[Aim]:
Return exactly the lines that run from the beginning through the line containing "pad_corner_r = 5; // [1:0.5:12]", both included, and no others.
-- START Source data --
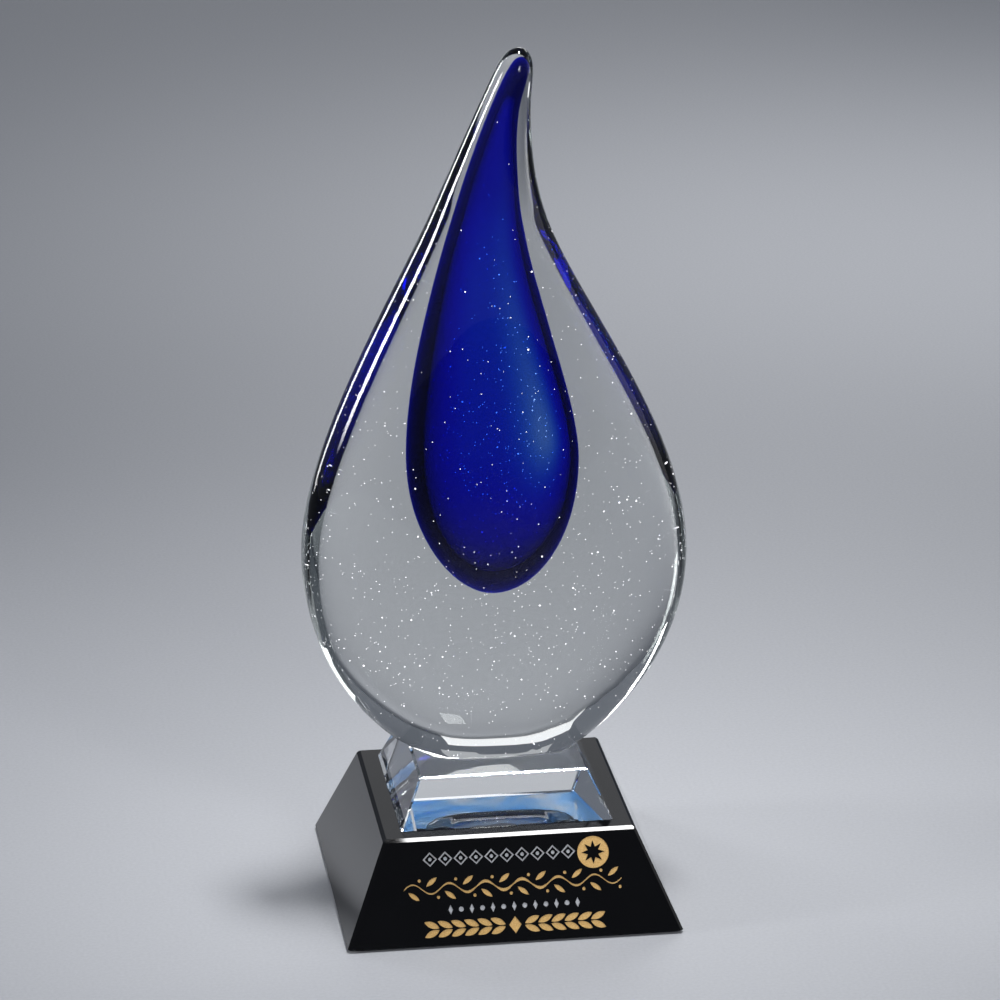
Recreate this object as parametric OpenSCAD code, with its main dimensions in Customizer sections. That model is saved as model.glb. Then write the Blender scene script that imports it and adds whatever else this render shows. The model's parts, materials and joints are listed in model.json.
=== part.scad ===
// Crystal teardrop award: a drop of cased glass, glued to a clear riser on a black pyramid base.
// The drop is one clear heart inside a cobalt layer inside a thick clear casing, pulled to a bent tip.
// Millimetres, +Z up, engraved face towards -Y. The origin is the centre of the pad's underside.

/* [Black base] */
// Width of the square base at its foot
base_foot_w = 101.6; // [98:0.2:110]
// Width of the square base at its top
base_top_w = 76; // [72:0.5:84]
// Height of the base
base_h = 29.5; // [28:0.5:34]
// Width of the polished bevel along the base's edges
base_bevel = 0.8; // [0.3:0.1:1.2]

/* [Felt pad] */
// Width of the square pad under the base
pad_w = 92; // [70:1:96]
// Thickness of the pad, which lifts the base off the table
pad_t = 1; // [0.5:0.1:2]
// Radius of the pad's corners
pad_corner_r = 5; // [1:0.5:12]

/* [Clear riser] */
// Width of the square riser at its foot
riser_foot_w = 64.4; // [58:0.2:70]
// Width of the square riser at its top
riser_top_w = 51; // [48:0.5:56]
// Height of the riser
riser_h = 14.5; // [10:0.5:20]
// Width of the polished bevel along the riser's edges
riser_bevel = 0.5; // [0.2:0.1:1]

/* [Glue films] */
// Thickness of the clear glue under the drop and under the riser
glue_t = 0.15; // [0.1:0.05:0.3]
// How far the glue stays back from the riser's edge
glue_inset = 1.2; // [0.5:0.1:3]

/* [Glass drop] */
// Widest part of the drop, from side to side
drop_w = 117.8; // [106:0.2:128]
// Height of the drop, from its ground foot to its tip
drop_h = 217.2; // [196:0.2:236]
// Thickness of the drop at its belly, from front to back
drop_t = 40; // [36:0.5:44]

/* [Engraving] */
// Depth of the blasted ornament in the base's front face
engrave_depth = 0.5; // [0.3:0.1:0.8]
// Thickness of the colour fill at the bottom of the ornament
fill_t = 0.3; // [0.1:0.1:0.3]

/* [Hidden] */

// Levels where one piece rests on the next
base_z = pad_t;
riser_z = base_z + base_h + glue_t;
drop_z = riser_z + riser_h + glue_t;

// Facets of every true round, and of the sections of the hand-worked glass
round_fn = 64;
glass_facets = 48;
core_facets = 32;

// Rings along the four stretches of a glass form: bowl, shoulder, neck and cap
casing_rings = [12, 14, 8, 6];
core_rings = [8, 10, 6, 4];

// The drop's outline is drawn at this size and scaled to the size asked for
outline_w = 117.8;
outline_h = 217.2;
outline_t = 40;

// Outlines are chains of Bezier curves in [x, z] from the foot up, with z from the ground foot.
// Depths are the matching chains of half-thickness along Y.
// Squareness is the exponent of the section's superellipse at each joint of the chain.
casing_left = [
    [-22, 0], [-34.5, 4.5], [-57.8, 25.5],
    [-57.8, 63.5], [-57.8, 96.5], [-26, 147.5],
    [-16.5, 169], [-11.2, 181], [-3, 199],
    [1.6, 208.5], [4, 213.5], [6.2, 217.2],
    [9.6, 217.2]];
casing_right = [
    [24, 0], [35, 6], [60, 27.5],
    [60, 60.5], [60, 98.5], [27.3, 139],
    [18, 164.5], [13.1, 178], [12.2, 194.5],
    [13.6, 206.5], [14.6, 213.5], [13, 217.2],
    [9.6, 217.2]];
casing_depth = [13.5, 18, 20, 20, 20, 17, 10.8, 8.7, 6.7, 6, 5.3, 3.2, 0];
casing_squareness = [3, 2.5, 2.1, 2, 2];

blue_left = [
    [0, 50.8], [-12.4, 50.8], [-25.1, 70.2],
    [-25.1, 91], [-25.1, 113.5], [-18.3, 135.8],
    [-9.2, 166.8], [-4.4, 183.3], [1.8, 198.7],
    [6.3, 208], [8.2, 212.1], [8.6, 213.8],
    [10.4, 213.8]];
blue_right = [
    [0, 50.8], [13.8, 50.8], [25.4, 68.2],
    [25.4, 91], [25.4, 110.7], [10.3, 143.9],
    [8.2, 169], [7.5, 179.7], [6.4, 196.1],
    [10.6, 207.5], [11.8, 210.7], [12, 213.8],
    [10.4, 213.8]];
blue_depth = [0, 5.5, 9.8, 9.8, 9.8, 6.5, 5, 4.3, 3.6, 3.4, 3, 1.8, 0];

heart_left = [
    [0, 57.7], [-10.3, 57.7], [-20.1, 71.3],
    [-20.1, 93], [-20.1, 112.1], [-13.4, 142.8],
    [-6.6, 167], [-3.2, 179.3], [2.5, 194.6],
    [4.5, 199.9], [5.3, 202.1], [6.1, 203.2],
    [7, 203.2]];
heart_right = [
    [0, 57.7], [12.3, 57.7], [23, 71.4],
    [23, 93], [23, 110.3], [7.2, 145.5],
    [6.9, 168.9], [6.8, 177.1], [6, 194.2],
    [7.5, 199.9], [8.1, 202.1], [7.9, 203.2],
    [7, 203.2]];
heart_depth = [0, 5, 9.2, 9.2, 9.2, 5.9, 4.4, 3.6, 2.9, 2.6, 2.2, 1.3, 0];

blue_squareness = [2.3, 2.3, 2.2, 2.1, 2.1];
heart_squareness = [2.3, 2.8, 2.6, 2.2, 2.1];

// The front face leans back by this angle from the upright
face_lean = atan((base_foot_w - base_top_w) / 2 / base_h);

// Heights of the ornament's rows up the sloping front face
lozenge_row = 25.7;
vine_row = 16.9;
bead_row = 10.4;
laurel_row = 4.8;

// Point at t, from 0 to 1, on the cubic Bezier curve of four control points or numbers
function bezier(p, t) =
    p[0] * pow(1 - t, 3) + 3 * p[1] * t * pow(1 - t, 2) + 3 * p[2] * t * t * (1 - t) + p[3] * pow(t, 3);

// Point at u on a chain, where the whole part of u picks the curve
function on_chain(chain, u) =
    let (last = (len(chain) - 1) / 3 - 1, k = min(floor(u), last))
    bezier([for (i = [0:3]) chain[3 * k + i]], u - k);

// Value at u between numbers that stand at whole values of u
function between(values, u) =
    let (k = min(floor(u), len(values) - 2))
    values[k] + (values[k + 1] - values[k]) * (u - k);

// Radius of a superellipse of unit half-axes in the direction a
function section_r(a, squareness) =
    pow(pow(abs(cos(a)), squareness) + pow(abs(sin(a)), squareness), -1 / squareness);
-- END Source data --
[Answer to the exercise]:
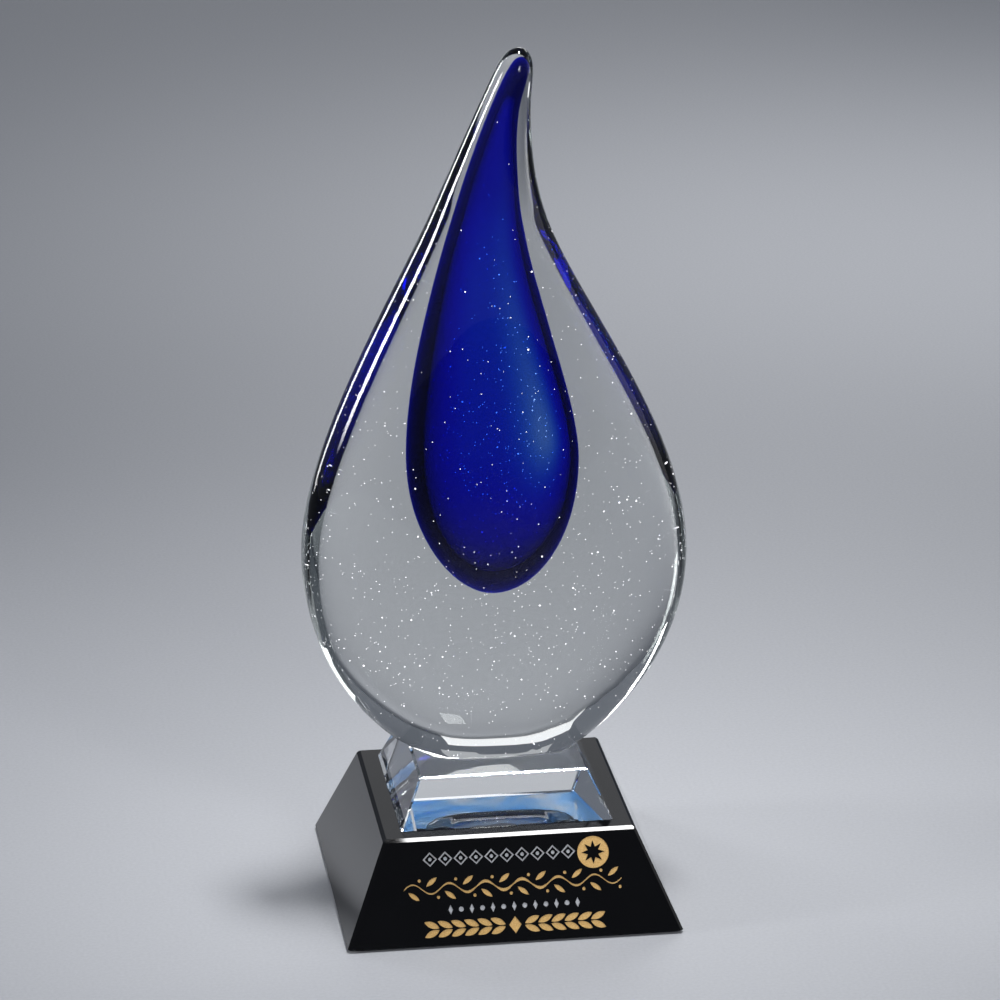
Recreate this object as parametric OpenSCAD code, with its main dimensions in Customizer sections. That model is saved as model.glb. Then write the Blender scene script that imports it and adds whatever else this render shows. The model's parts, materials and joints are listed in model.json.
=== part.scad ===
// Crystal teardrop award: a drop of cased glass, glued to a clear riser on a black pyramid base.
// The drop is one clear heart inside a cobalt layer inside a thick clear casing, pulled to a bent tip.
// Millimetres, +Z up, engraved face towards -Y. The origin is the centre of the pad's underside.

/* [Black base] */
// Width of the square base at its foot
base_foot_w = 101.6; // [98:0.2:110]
// Width of the square base at its top
base_top_w = 76; // [72:0.5:84]
// Height of the base
base_h = 29.5; // [28:0.5:34]
// Width of the polished bevel along the base's edges
base_bevel = 0.8; // [0.3:0.1:1.2]

/* [Felt pad] */
// Width of the square pad under the base
pad_w = 92; // [70:1:96]
// Thickness of the pad, which lifts the base off the table
pad_t = 1; // [0.5:0.1:2]
// Radius of the pad's corners
pad_corner_r = 5; // [1:0.5:12]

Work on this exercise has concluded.